Recently I was observed, and the feedback is not what I was expecting:
- I do too much
- I am great at reflecting about my lessons, but I am too critical of myself and my lessons.
This is not typical observation feedback, so it made me reflect some more about my reflection of the lesson. First of all, I do too much?! This was not me dictating notes throughout the class in a stereo like manner. It meant, I create too many resources for the students. I guess it is make to save my sanity. Many of the digital resources created obviously take time. Yet it could just be a 5 minutes activity in class. The payoff to work ratio does not match. The feedback was meant I should be able to have the students benefit more from the resources created. At this point in their young Spanish careers, everything is new, so repetition is not a bad thing. They should have multiple chances to interact with the same activities. With the interactive whiteboard, there is never a shortage of students who want to come up to the front and participate.
I realized my time was valuable, and so are the resources created for the students. I gave them half a day to use the mini laptops and practice (or play) all the different activities that had been created for the unit. They loved it. Even the frustrations of the older mini laptops and the incredibly slow load speed did not prevent learning.
The second part of the observation feedback was that I do a great job reflecting, but that I am too critical of myself. Striving for perfection (in a non-obsessive compulsive way) shows pride in my work. Admitting you could so something better is not a sign of weakness. It takes strength of character to be aware of your abilities and possibilities.
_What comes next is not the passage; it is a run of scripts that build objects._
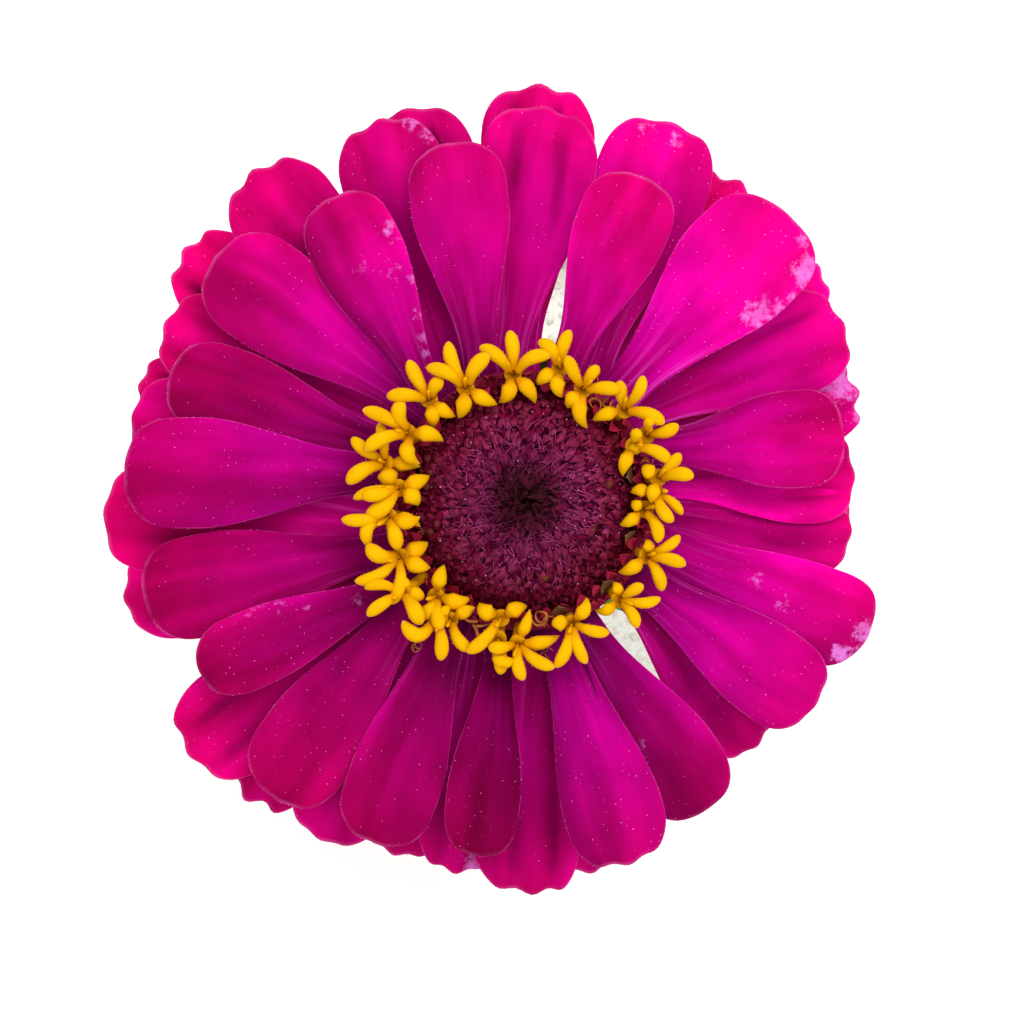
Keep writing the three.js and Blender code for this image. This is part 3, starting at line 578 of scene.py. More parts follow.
def scale_finish():
    """The scales: nearly black in the middle of the disc, purple round it and red brown outside. Towards the
    brim they are painted light against the shade of the florets and buds, and each scale has painted shade at
    its root and a painted highlight at its tip.
    """
    finish = Finish("scale maroon", 0.65, 0.06)
    zone = finish.times(finish.from_axis(), 1 / BRIM_RADIUS)
    # Towards the brim these stops are painted light, against the shade of the florets and buds
    outer = finish.ramp(
        zone, (0.08, 54, 10, 19), (0.2, 76, 7, 34), (0.32, 95, 3, 50), (0.6, 112, 4, 56),
        (0.78, 142, 16, 56), (1.0, 184, 44, 68),
    )
    # Painted shade at each scale's root and painted highlight at its tip
    base = finish.scale(outer, finish.span(finish.value("along"), 0.0, 1.0, 0.8, 1.12))
    speckle = finish.noise(450.0, 3.0)
    base = finish.scale(base, finish.span(speckle, 0.3, 0.7, 0.82, 1.18))
    finish.raise_by(speckle, 0.25, 0.1)
    return finish.done(base)


def bud_finish():
    finish = Finish("disc bud olive", 0.6, 0.06)
    base = finish.ramp(finish.value("along"), (0.0, 80, 8, 30), (0.5, 84, 22, 26), (1.0, 96, 50, 22))
    shade = finish.noise(160.0, 1.0)
    base = finish.blend(finish.span(shade, 0.4, 0.56, 0.2, 0.95), base, (98, 12, 44))
    finish.raise_by(finish.noise(1300.0, 3.0), 0.4, 0.1)
    return finish.done(base)


def fringe_finish():
    finish = Finish("fringe purple", 0.5, 0.15)
    zone = finish.times(finish.from_axis(), 1 / BRIM_RADIUS)
    tips = finish.ramp(
        zone, (0.12, 52, 10, 26), (0.26, 106, 28, 66), (0.42, 184, 62, 132), (0.6, 192, 66, 134),
        (0.85, 172, 50, 96),
    )
    roots = finish.ramp(zone, (0.1, 36, 7, 14), (0.36, 108, 8, 60), (0.85, 130, 20, 52))
    base = finish.blend(finish.span(finish.value("along"), 0.2, 0.85), roots, tips)
    speckle = finish.noise(330.0, 2.0)
    base = finish.blend(finish.span(speckle, 0.42, 0.7, 0.0, 0.5), base, finish.scale(tips, 0.6))
    finish.raise_by(speckle, 0.2, 0.1)
    return finish.done(base)


def pale_finish():
    """Thin olive tips of the scales round the disc."""
    finish = Finish("olive pale", 0.5, 0.1)
    base = finish.ramp(finish.value("along"), (0.0, 74, 10, 34), (0.45, 96, 48, 34), (1.0, 118, 96, 50))
    streak = finish.noise(900.0, 2.0)
    base = finish.blend(finish.span(streak, 0.45, 0.7, 0.0, 0.4), base, (92, 36, 38))
    finish.raise_by(streak, 0.3, 0.1)
    return finish.done(base)


def yellow_finish():
    finish = Finish("floret yellow", 0.6, 0.03)
    # Dark brown in the mouth and orange at the foot of the lobes: painted shade in the floret's hollow,
    # partly their own colour
    base = finish.ramp(
        finish.value("along"), (0.0, 84, 40, 8), (0.12, 152, 88, 2), (0.26, 196, 130, 0),
        (0.45, 214, 160, 0), (0.93, 214, 160, 0), (1.0, 226, 166, 100),
    )
    blotch = finish.noise(420.0, 3.0)
    base = finish.blend(finish.span(blotch, 0.42, 0.75, 0.0, 0.5), base, (206, 138, 0))
    spots = finish.noise(260.0, 2.0)
    base = finish.blend(finish.span(spots, 0.68, 0.78, 0.0, 0.5), base, (190, 96, 0))
    # Painted shade: deeper amber on the sides of each lobe
    base = finish.blend(finish.times(finish.value("edge"), 0.6), base, (200, 126, 0))
    finish.raise_by(finish.noise(2400.0, 3.0), 0.3, 0.1)
    return finish.done(base)


def dry_finish():
    finish = Finish("withered tan", 0.7, 0.1)
    speckle = finish.noise(900.0, 3.0)
    base = finish.ramp(speckle, (0.3, 112, 50, 22), (0.7, 178, 110, 48))
    finish.raise_by(speckle, 0.5, 0.1)
    return finish.done(base)


def leaf_finish():
    finish = Finish("leaf green", 0.55, 0.25)
    patches = finish.noise(70.0, 4.0)
    base = finish.ramp(patches, (0.25, 44, 92, 28), (0.5, 62, 116, 36), (0.8, 88, 138, 48))
    base = finish.blend(finish.times(finish.value("nerve"), 0.6), base, (142, 172, 92))
    base = finish.blend(finish.times(finish.value("rim"), 0.5), base, (120, 140, 70))
    base = finish.blend(finish.times(finish.value("under"), 0.55), base, (140, 166, 112))
    grain = finish.noise(1500.0, 4.0)
    base = finish.blend(finish.span(grain, 0.5, 0.8, 0.0, 0.35), base, (40, 84, 26))
    finish.raise_by(grain, 0.5, 0.2)
    return finish.done(base)


def stem_finish():
    finish = Finish("stem green", 0.5, 0.25)
    streaks = finish.noise(130.0, 3.0, finish.place((8.0, 8.0, 0.7)))
    base = finish.ramp(streaks, (0.3, 92, 122, 50), (0.7, 138, 160, 80))
    blush = finish.noise(55.0, 2.0)
    base = finish.blend(finish.span(blush, 0.5, 0.75, 0.0, 0.45), base, (128, 74, 60))
    finish.raise_by(streaks, 0.4, 0.2)
    return finish.done(base)


def bract_finish():
    finish = Finish("bract green", 0.55, 0.2)
    patches = finish.noise(300.0, 3.0)
    base = finish.ramp(patches, (0.3, 78, 118, 44), (0.7, 120, 156, 72))
    base = finish.blend(finish.span(finish.value("along"), 0.78, 0.98, 0.0, 0.85), base, (58, 36, 34))
    finish.raise_by(patches, 0.4, 0.2)
    return finish.done(base)


def clay_finish():
    finish = Finish("fired clay", 0.85, 0.15)
    broad = finish.noise(28.0, 5.0, rough=0.6)
    base = finish.ramp(broad, (0.25, 150, 82, 55), (0.5, 172, 98, 68), (0.8, 190, 122, 92))
    bloom = finish.noise(40.0, 6.0, rough=0.65)
    base = finish.blend(finish.span(bloom, 0.5, 0.78, 0.0, 0.6), base, (206, 180, 160))
    grit = finish.noise(1200.0, 3.0)
    base = finish.blend(finish.span(grit, 0.6, 0.8, 0.0, 0.5), base, (128, 62, 40))
    rings = finish.noise(60.0, 3.0, finish.place((0.15, 0.15, 6.0)))
    finish.raise_by(finish.calc("ADD", rings, finish.times(grit, 0.3)), 0.45, 0.4)
    return finish.done(base)


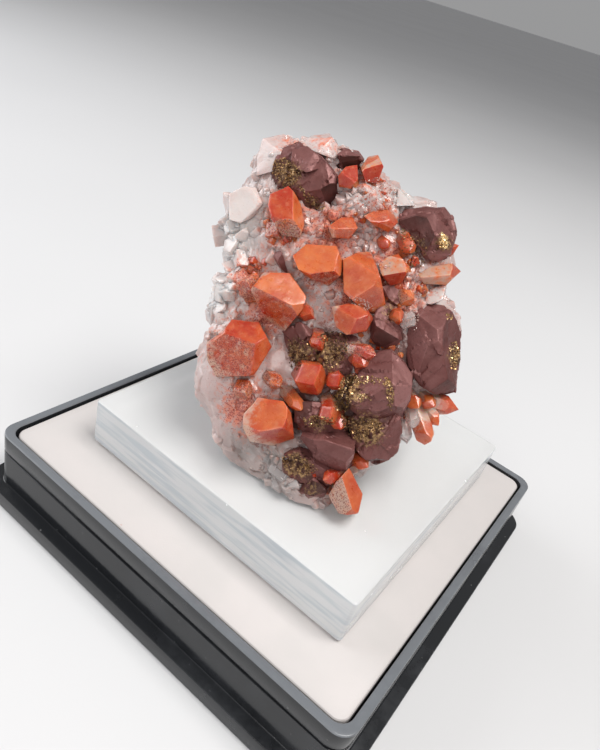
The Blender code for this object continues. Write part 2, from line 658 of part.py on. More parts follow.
def make_crystal(crystal: Crystal, grow: float, collection: bpy.types.Collection) -> bpy.types.Object:
    """Makes a large crystal: a column along the line of sight, cut by its front faces.

    Args:
        crystal: its row of a table.
        grow: how far every face moves outwards, for a cutter that leaves a gap.
        collection: where the object goes.

    Returns:
        The crystal, in picture plane millimetres.
    """
    shape = bmesh.new()
    corners = [shape.verts.new(sight(across, up, crystal.back)) for across, up in crystal.outline]
    back = shape.faces.new(corners)
    raised = bmesh.ops.extrude_face_region(shape, geom=[back])
    for vertex in [item for item in raised["geom"] if isinstance(item, bmesh.types.BMVert)]:
        vertex.co = along_sight(vertex.co, crystal.front)
    bmesh.ops.recalc_face_normals(shape, faces=shape.faces)
    for facet in crystal.facets:
        slice_off(shape, sight(facet.across, facet.up, facet.out), facing(facet.heading, facet.rise))
    bmesh.ops.recalc_face_normals(shape, faces=shape.faces)
    shape.normal_update()
    moves = [(vertex, vertex.normal * vertex.calc_shell_factor() * grow) for vertex in shape.verts]
    for vertex, move in moves:
        vertex.co += move
    return add_object("crystal", shape, collection)


def foot_cutter(collection: bpy.types.Collection) -> bpy.types.Object:
    """Makes the box that levels the specimen's foot, in picture plane millimetres."""
    shape = bmesh.new()
    bmesh.ops.create_cube(shape, size=1.0)
    bmesh.ops.scale(shape, verts=shape.verts, vec=FOOT_SLAB)
    bmesh.ops.translate(shape, verts=shape.verts, vec=(0, 0, FOOT_HEIGHT - FOOT_SLAB[2] / 2))
    shape.transform(Matrix.Scale(1 / MM, 4) @ face_to_world().inverted() @ Matrix.Scale(MM, 4))
    return add_object("foot_level", shape, collection)


def square_block(name: str, side: float, low: float, high: float, corner: float,
                 collection: bpy.types.Collection) -> bpy.types.Object:
    """Makes an upright square block with rounded corners, in millimetres over the base.

    Args:
        name: the object's name.
        side: length of its sides.
        low: height of its underside.
        high: height of its top.
        corner: radius of its upright edges, or 0 for sharp ones.
        collection: where it goes.

    Returns:
        The block.
    """
    shape = bmesh.new()
    bmesh.ops.create_cube(shape, size=1.0)
    bmesh.ops.scale(shape, verts=shape.verts, vec=(side, side, high - low))
    bmesh.ops.translate(shape, verts=shape.verts, vec=(0, 0, (low + high) / 2))
    if corner:
        upright = [e for e in shape.edges if abs(e.verts[0].co.z - e.verts[1].co.z) > (high - low) / 2]
        bmesh.ops.bevel(
            shape, geom=upright, offset=corner, offset_type="OFFSET", segments=CORNER_STEPS, profile=0.5,
            affect="EDGES", material=-1,
        )
    return add_object(name, shape, collection)


def soften(thing: bpy.types.Object, width: float) -> None:
    """Turns a block's mesh into metres and adds a small bevel to its sharp edges.

    Args:
        thing: a block in millimetres.
        width: the bevel's width, in millimetres.
    """
    thing.data.transform(Matrix.Scale(MM, 4))
    bevel = thing.modifiers.new("edge", "BEVEL")
    bevel.width = width * MM
    bevel.segments = 1
    bevel.limit_method = "ANGLE"
    bevel.angle_limit = math.radians(SHARP_ANGLE)


def make_tray(parts: bpy.types.Collection, cutters: bpy.types.Collection) -> bpy.types.Object:
    """Makes the square plastic tray with its flange and the recess for the liner."""
    tray = square_block("tray", TRAY_SIDE, 0.0, TRAY_HEIGHT, TRAY_CORNER, parts)
    flange = square_block("flange", FLANGE_SIDE, 0.0, FLANGE_HEIGHT, FLANGE_CORNER, cutters)
    boolean(tray, flange, "UNION")
    floor = LINER_TOP - LINER_THICKNESS - GAP
    opening = TRAY_HEIGHT + RECESS_CLEARANCE
    recess = square_block("recess", LINER_SIDE + 2 * GAP, floor, opening, RECESS_CORNER, cutters)
    boolean(tray, recess, "DIFFERENCE")
    soften(tray, TRAY_EDGE)
    return tray


def make_liner(parts: bpy.types.Collection) -> bpy.types.Object:
    """Makes the white pad that fills the tray to its rim."""
    liner = square_block("liner", LINER_SIDE, LINER_TOP - LINER_THICKNESS, LINER_TOP, LINER_CORNER, parts)
    soften(liner, LINER_EDGE)
    return liner


def make_clear_block(parts: bpy.types.Collection) -> bpy.types.Object:
    """Makes the square clear block that the specimen stands on."""
    block = square_block("clear_block", BLOCK_SIDE, LINER_TOP + GAP, BLOCK_TOP, 0.0, parts)
    block.location = (BLOCK_CENTRE[0] * MM, BLOCK_CENTRE[1] * MM, 0.0)
    soften(block, BLOCK_EDGE)
    return block


def bounds(thing: bpy.types.Object) -> tuple[np.ndarray, np.ndarray]:
    """Gives the lowest and highest corner of an object's mesh."""
    points = np.array([vertex.co[:] for vertex in thing.data.vertices])
    return points.min(axis=0), points.max(axis=0)


def near(one: bpy.types.Object, other: bpy.types.Object) -> bool:
    """Says whether the boxes around two objects overlap."""
    low, high = bounds(one)
    other_low, other_high = bounds(other)
    return bool((low < other_high).all() and (other_low < high).all())


def quartz_crystals(grow: float, collection: bpy.types.Collection) -> list[bpy.types.Object]:
    """Makes every quartz crystal, large and small, as loose objects.

    Args:
        grow: how far their faces move outwards.
        collection: where they go.

    Returns:
        The crystals.
    """
    large = [make_crystal(crystal, grow, collection) for crystal in LARGE_QUARTZ]
    return large + [make_prism(prism, grow, collection) for prism in SMALL_QUARTZ]


def make_quartz(parts: bpy.types.Collection, cutters: bpy.types.Collection) -> bpy.types.Object:
    """Makes the quartz: the matrix with a socket for each dark crystal, and every quartz crystal."""
    quartz = make_matrix(parts)
    for group in CHALCOPYRITE.values():
        for crystal in group:
            boolean(quartz, make_crystal(crystal, GAP, cutters), "DIFFERENCE")
    for crystal in quartz_crystals(0.0, cutters):
        boolean(quartz, crystal, "UNION")
    return quartz


def make_chalcopyrite(name: str, parts: bpy.types.Collection,
                      cutters: bpy.types.Collection) -> bpy.types.Object:
    """Makes one piece of chalcopyrite, with room for the quartz crystals that grow through it.

    Args:
        name: a key of CHALCOPYRITE.
        parts: where the piece goes.
        cutters: where the shapes that cut it go.

    Returns:
        The piece.
    """
    first, *others = CHALCOPYRITE[name]
    piece = make_crystal(first, 0.0, parts)
    piece.name = name
    for crystal in others:
        boolean(piece, make_crystal(crystal, 0.0, cutters), "UNION")
    for room in quartz_crystals(GAP, cutters):
        if near(piece, room):
            boolean(piece, room, "DIFFERENCE")
        else:
            bpy.data.objects.remove(room, do_unlink=True)
    return piece


def main() -> None:
    """Builds the display base and the specimen."""
    clear_scene()
    parts = new_collection("red_quartz_with_chalcopyrite")
    cutters = new_collection("cutters")
    base = [make_tray(parts, cutters), make_liner(parts), make_clear_block(parts)]
    specimen = [make_quartz(parts, cutters)]
    specimen += [make_chalcopyrite(name, parts, cutters) for name in CHALCOPYRITE]
    for thing in base:
        thing.data.materials.append(make_material(thing.name))
    quartz_material = make_material("quartz")
    dark_material = make_material("chalcopyrite")
    for thing in specimen:
        boolean(thing, foot_cutter(cutters), "DIFFERENCE")
        thing.data.transform(Matrix.Scale(MM, 4))
        thing.matrix_world = face_to_world()
        thing.data.materials.append(quartz_material if thing.name == "quartz" else dark_material)


if __name__ == "__main__":
    main()
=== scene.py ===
"""Red quartz with chalcopyrite on a clear block in its display tray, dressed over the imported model.

The specimen is laid out on a picture plane in millimetres, (across, up, out), as in the part's own
source, and every finished mesh is moved into the frame's metres before it becomes a piece.
"""

import logging
import math
import random
from dataclasses import dataclass, field, replace
from enum import Enum

import bmesh
import bpy
import numpy as np
from mathutils import Matrix, Vector, noise
from mathutils.bvhtree import BVHTree
from mathutils.geometry import intersect_point_tri_2d
from mathutils.kdtree import KDTree


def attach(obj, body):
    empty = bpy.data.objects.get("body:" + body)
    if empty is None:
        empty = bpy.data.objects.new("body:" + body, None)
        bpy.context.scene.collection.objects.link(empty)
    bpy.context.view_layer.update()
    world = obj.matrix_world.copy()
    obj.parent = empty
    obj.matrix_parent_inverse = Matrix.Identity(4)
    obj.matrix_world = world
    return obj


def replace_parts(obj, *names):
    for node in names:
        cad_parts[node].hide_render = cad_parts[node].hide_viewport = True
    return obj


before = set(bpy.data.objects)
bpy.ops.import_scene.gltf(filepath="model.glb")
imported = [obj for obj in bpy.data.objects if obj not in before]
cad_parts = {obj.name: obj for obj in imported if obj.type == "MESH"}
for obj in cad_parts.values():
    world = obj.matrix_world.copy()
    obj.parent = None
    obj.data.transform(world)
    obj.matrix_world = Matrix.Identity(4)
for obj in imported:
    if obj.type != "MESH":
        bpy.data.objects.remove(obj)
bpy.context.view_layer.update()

log = logging.getLogger("specimen")

MM = 0.001  # a millimetre in the frame's metres
BODY = "root"
FOOT_HEIGHT = 16.05  # the level that the specimen stands on, in millimetres
DOWN = Vector((-0.25189, -0.80716, -0.53390))  # the frame's down, on the picture plane
WELD = 0.01  # points closer than this are one, in millimetres
QUARTZ_IOR = 1.544
BROKEN_ANGLE = 24.0  # edges of broken stone sharper than this stay sharp, in degrees
SOCKET_ROOM = 0.6  # how far the matrix stays under a chalcopyrite face, in millimetres
LOWEST_POINT = 0.0195  # no point is scattered lower than this, in metres
BACK_POINTS = 150

Colour = tuple[float, float, float]
Outline = tuple[tuple[float, float], ...]


class Slot(Enum):
    """The record's material slots."""

    TRAY = "tray_plastic"
    LINER = "liner_foam"
    BLOCK = "clear_acrylic"
    QUARTZ = "quartz"
    CHALCOPYRITE = "chalcopyrite"


class PicturePlane:
    """The plane that the crystal face of the specimen lies on, with the viewer's eye over it."""

    origin = Vector((1.02, -4.40, 33.0))
    yaw = 27.47
    pitch = 57.73
    roll = 17.33
    eye = Vector((-3.3, -5.5, 70.0))

    @classmethod
    def to_frame(cls) -> Matrix:
        """Gives the matrix from picture plane millimetres to the frame's metres."""
        yaw = Matrix.Rotation(math.radians(cls.yaw), 4, "Z")
        pitch = Matrix.Rotation(math.radians(cls.pitch), 4, "X")
        roll = Matrix.Rotation(math.radians(cls.roll), 4, "Z")
        return Matrix.Scale(MM, 4) @ Matrix.Translation(cls.origin) @ yaw @ pitch @ roll

    @classmethod
    def sight(cls, across: float, up: float, out: float) -> Vector:
        """Slides a point of the plane along the line of sight.

        Args:
            across: millimetres to the right on the plane.
            up: millimetres up on the plane.
            out: depth towards the viewer.

        Returns:
            The point at that depth that the viewer sees in the same place.
        """
        shrink = (cls.eye.z - out) / cls.eye.z
        return Vector((
            cls.eye.x + (across - cls.eye.x) * shrink,
            cls.eye.y + (up - cls.eye.y) * shrink,
            out,
        ))

    @classmethod
    def along_sight(cls, point: Vector, out: float) -> Vector:
        """Moves a point along the line of sight to another depth."""
        return cls.eye + (point - cls.eye) * (cls.eye.z - out) / (cls.eye.z - point.z)

    @classmethod
    def seen(cls, point: Vector) -> tuple[float, float]:
        """Gives the place on the plane where the viewer sees a point."""
        grown = cls.eye.z / max(1.0, cls.eye.z - point.z)
        return (
            cls.eye.x + (point.x - cls.eye.x) * grown,
            cls.eye.y + (point.y - cls.eye.y) * grown,
        )

    @classmethod
    def foot(cls) -> tuple[Vector, Vector]:
        """Gives a point of the level that the specimen stands on, and the way down."""
        return DOWN * (cls.origin.z - FOOT_HEIGHT), DOWN

    @staticmethod
    def facing(heading: float, rise: float) -> Vector:
        """Gives the unit direction with a heading on the plane and a rise out of it, in degrees."""
        flat = math.cos(math.radians(rise))
        return Vector((
            flat * math.cos(math.radians(heading)),
            flat * math.sin(math.radians(heading)),
            math.sin(math.radians(rise)),
        ))


# Mesh helpers


def slice_off(shape: bmesh.types.BMesh, point: Vector, outside: Vector) -> list[bmesh.types.BMFace]:
    """Cuts away what lies outside a plane and closes the cut.

    Args:
        shape: the closed mesh that is cut.
        point: a point on the plane.
        outside: the plane's normal, towards the side that goes.

    Returns:
        The faces that close the cut.
    """
    every = shape.verts[:] + shape.edges[:] + shape.faces[:]
    cut = bmesh.ops.bisect_plane(
        shape, geom=every, plane_co=point, plane_no=outside, clear_outer=True, dist=1e-5
    )
    rim = [item for item in cut["geom_cut"] if isinstance(item, bmesh.types.BMEdge)]
    return bmesh.ops.holes_fill(shape, edges=rim, sides=0)["faces"] if rim else []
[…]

I think students have lost some of the ability to reflect. Always being connected to the Internet and other technology devices has them trapped in the right now. They do not look forward and they definitely do not look back. From kindergarten to senior year of high school my classmates and I were required to collect items for our portfolio multiple times a year for each class; this included a reflection component. At the time it was annoying, but it taught a life lesson. Even something that appeared perfect could still be improved. I liked getting good grades, but I was driven to do good work. That drive still exists today. The pride in work makes it easier to reflect upon work. When motivated solely by grade, seeing the ‘A’ ends all reflection and chance for self-improvement.